Washington It's the caper that has baffled Baltimore. Someone has stolen 130 hulking aluminum light poles in broad daylight — each weighing about 115 kilograms, measuring nine metres tall and stuffed with live electrical wires.
The real mystery isn't who did it. It's why it took so long for one of the fastest-growing crime schemes on the planet to reach Baltimore.
Thanks in large part to China's voracious appetite for resources, the soaring prices of nearly all base metals — aluminum, copper and even steel — have unleashed what can only be described as a scrap metal theft pandemic.
That's why Belgium's main railway station recently lost 770 of its 800 luggage carts and police in the Montreal suburb of Pointe Claire are still hunting for the thieves who made off with 30 manhole covers last spring.
Prices for aluminum and copper have more than doubled in the past couple of years, and are now setting near-daily record highs. Prices in the $85-billion (U.S.) global scrap metal trade are up even more, tripling since 2003.
And the scrap metal crime spree has tracked that upward trajectory every step of the way.
Lamp posts and manhole covers aren't even the most unusual items to go missing — 400 parking meters have been yanked from roadsides in Pittsburgh. Thieves are making off with just about everything they can lay their hands on — copper wiring from homes, aluminum siding, phone booths, fire extinguishers, traffic lights, street signs, ladders and even the kitchen sink.

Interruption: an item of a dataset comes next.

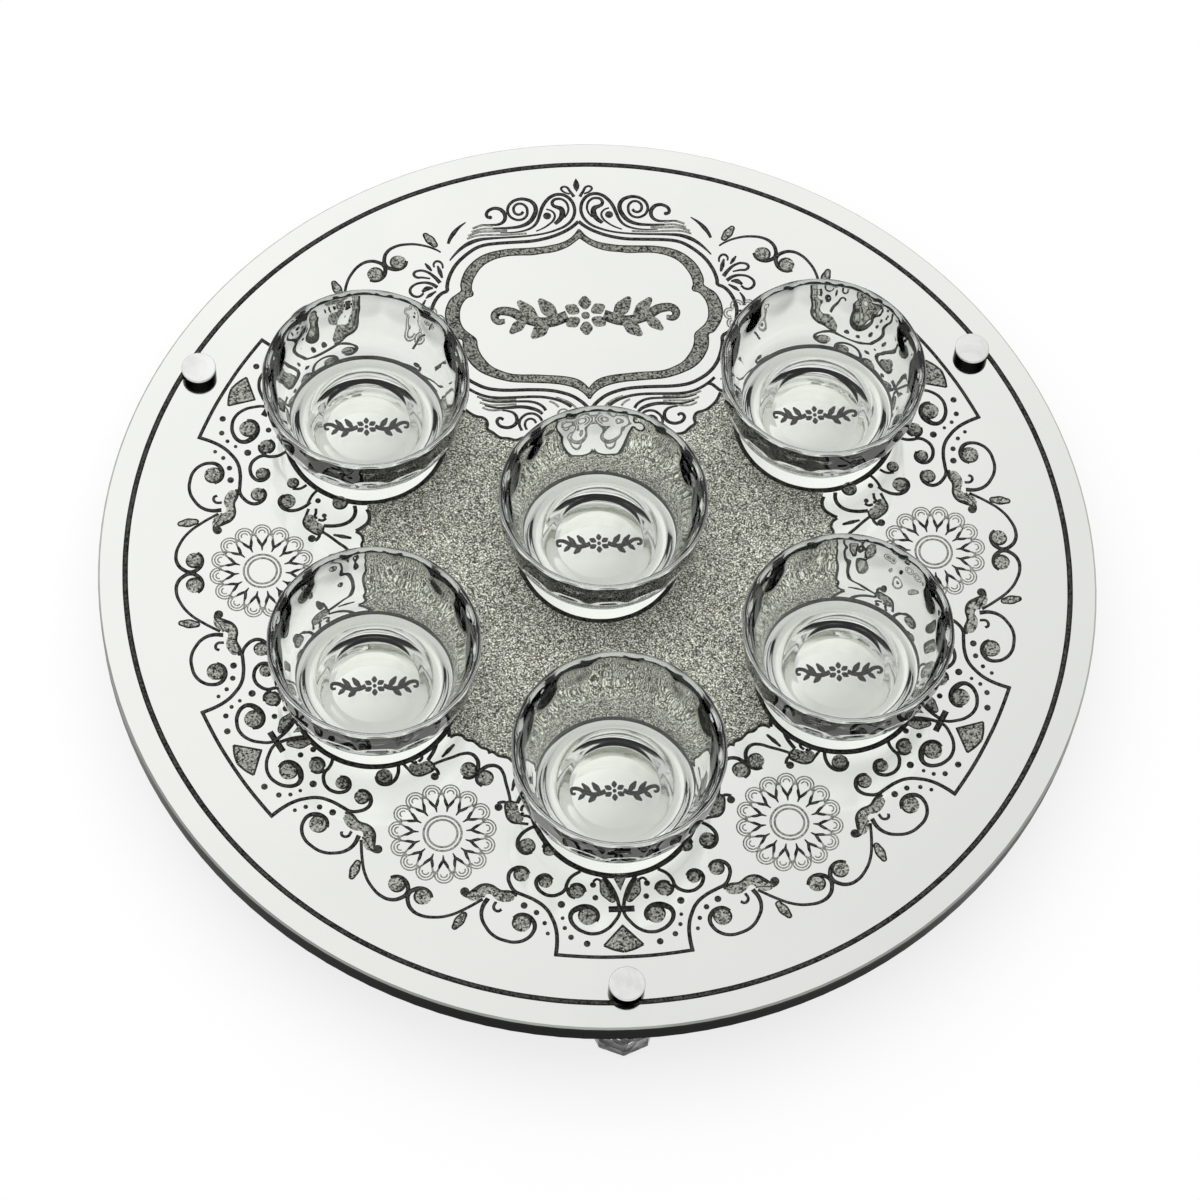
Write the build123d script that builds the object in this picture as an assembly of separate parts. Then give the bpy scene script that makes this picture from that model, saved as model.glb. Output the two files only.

“Baltimore has a lot of crime problems, but this is the strangest one of all,” admitted Chip Franklin, a radio talk show host at WBAL in that city. “Baltimore is a great city and we have great criminals too.”
That the crime wave would hit Baltimore isn't all that surprising. The city has one of the largest ports on the U.S. East Coast, and much of the stolen scrap ends up in foreign countries — most notably China.
China's booming economy has triggered extraordinary demand for all types of raw materials, particularly those used to build infrastructure. China is now among the world's largest consumers of copper, steel and aluminum. This year, the country is expected to buy roughly a third of the world's steel and account for 80 per cent of the growth in demand.
Far removed from China's mills, though, nothing it seems is sacred — literally.
In October, two men ripped the copper off one of the majestic domes atop Cleveland's St. Theodosius Orthodox cathedral. “Who could steal from God?” church caretaker Ted Lentz wondered to the city's The Plain Dealer newspaper.
In Argentina, soon after someone brazenly pried bronze plaques from the famed Obelisco monument on one of Buenos Aires busiest boulevards, the government launched a crackdown on scrap metal theft. In July, the country imposed a temporary ban on exports of all scrap copper and aluminum. The government has also created a national registry for scrap metal dealers and exporters as well as a “theft-free” certification program.
Theft of copper wires from electrical utilities and telephone companies has become so rampant in Argentina that it has badly affected service to millions of customers. Cable theft is running at a rate of 500 kilometres a month, up from 200 kilometres a month a year ago.
But the impact of all this theft isn't just economic. It has also become downright dangerous. At least eight people in China reportedly have died in the past couple of years after falling into sewers after manhole covers were removed. It's a wonder there haven't been more deaths. Last year, 24,000 manhole covers were pilfered in Beijing alone.
In August, Chinese authorities blamed the theft of signalling cables for a collision of two Dalian-bound trains — a crash that killed five people and injured 30.
In the summer in Columbus, Ohio, a vacant townhouse exploded after a thief cut the natural gas line while stealing copper pipes.
Mr. Franklin, the radio talk show host, is glum about what the crime says about Baltimore, where police suspect crack addicts are stealing the poles to feed their habit.
“Think how bad we're losing the war on drugs if crack addicts are cutting down light poles to get a fix.”